Finalement le divorce entre la Grande-Bretagne et l'Union européenne (UE) se termine en une sorte de concubinage afin de préserver l'essentiel: la rente du patrimoine accumulé durant 45 ans de vie commune pour les deux parties. Ainsi donc, Britanniques et Européens continueront sur le même régime d'échange et coopération économique et financière jusqu'en 2020 -22, le temps de négocier de nouvelles règles d'échange commercial et financier et les droits de circulation et d'établissement des citoyens de part et d'autre de la Manche. Le futur du cadre de coopération entre les deux parties ne peut échapper à la logique libérale du marché mondial au sens capitalistique du terme, où le dernier mot revient aux entreprises, trusts, multinationales et banques en tout genre et en tout domaine. Au bout du bout du feuilleton du divorce ou «Brexit», rien ne changera pour les agents économiques en termes de rentabilité parce que tous les risques de pertes de plus-value pour les entreprises seront reportés sur les prix à la consommation des citoyens britanniques et européens. Autrement dit, les futures taxes douanières payées aux Etats seront reportées sur les prix à la consommation. Par conséquent, les Britanniques qui croyaient gagner plus en quittant l'UE paieront plus et se retrouvent victimes de leur gourmandise et égoïsme. Les Européens en pâtiront moins parce qu'à vingt-sept membres, la charge des taxes sera moins pénible et mieux partagée et diluée dans leur marché commun.

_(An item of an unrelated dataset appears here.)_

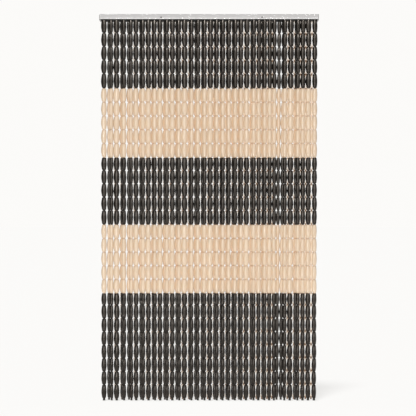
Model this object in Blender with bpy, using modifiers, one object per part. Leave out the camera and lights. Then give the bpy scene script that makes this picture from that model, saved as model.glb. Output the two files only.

Paradoxalement, la question migratoire, qui a été la raison principale qui a poussé les Britanniques dans l'aventure du divorce parce que, croient-ils, mal gérée par l'UE et coûteuse à leur économie et pouvoir d'achat, leur revient comme un boomerang et certainement avec plus de dégâts dans leur porte-monnaie et leur confort de vie. Par ailleurs, en élevant une barrière économique avec l'UE, la Grande-Bretagne ne sera pas à l'abri des vagues migratoires qui écument ce vaste monde.

Les projections de tous les organismes internationaux de gestion de la migration indiquent une amplification des déplacements des populations du sud vers le nord. Le dérèglement climatique, l'échange inégal, les guerres et conflits, la misère et les violences que subissent bien des pays de l'hémisphère sud mettront des millions de personnes sur les routes de l'exil. Pour le seul horizon de l'an 2050, l'Organisation internationale de la migration (OIM), organe de l'ONU, estime à plus de 250 millions de déplacés et de migrants qui erreront vers le nord à la recherche de la sécurité. Aucune barrière naturelle ou humaine ne pourra stopper ce mouvement de populations, y compris les remparts de l'île britannique. Ayant saisi l'échec de leur projet de divorce sur le moyen et long terme, ses promoteurs et partisans, notamment les nationalistes et extrémistes de droite, déplacent la responsabilité de cet échec sur la négociatrice en chef, Mme Theresa May. Pour des raisons de politique interne et de course à l'audience électorale, des députés de son propre camp du parti conservateur lui collent l'échec sur le dos. Conservateurs, travaillistes et bien sûr l'extrême droite du UKIP (parti indépendantiste à l'origine de la revendication de divorce) font mine d'ignorer que dans ce divorce il y a les 27 autres Etats européens qui n'ont pas l'intention de céder aux seules conditions britanniques. L'UE a averti la Grande-Bretagne que l'accord sur le divorce entériné par le Conseil européen de dimanche dernier est définitif et non négociable. En cas de son rejet par le Parlement britannique, ce sera la séparation pure et dure, le «No Deal». La Grande-Bretagne ne pourra se permettre une telle issue sous peine de vivre une crise multiforme aux conséquences encore plus catastrophiques pour elle. Dos au mur, le Royaume-Uni n'a plus de choix: accepter la période de «concubinage» économique avec l'UE avant de trouver une autre forme de coopération avec l'UE. Mais quel que sera le futur cadre de vie avec l'UE, le Royaume-Uni ne sera pas plus heureux et surtout pas plus à l'abri de la problématique de la migration, c'est à dire la raison de sa fuite de la maison commune européenne.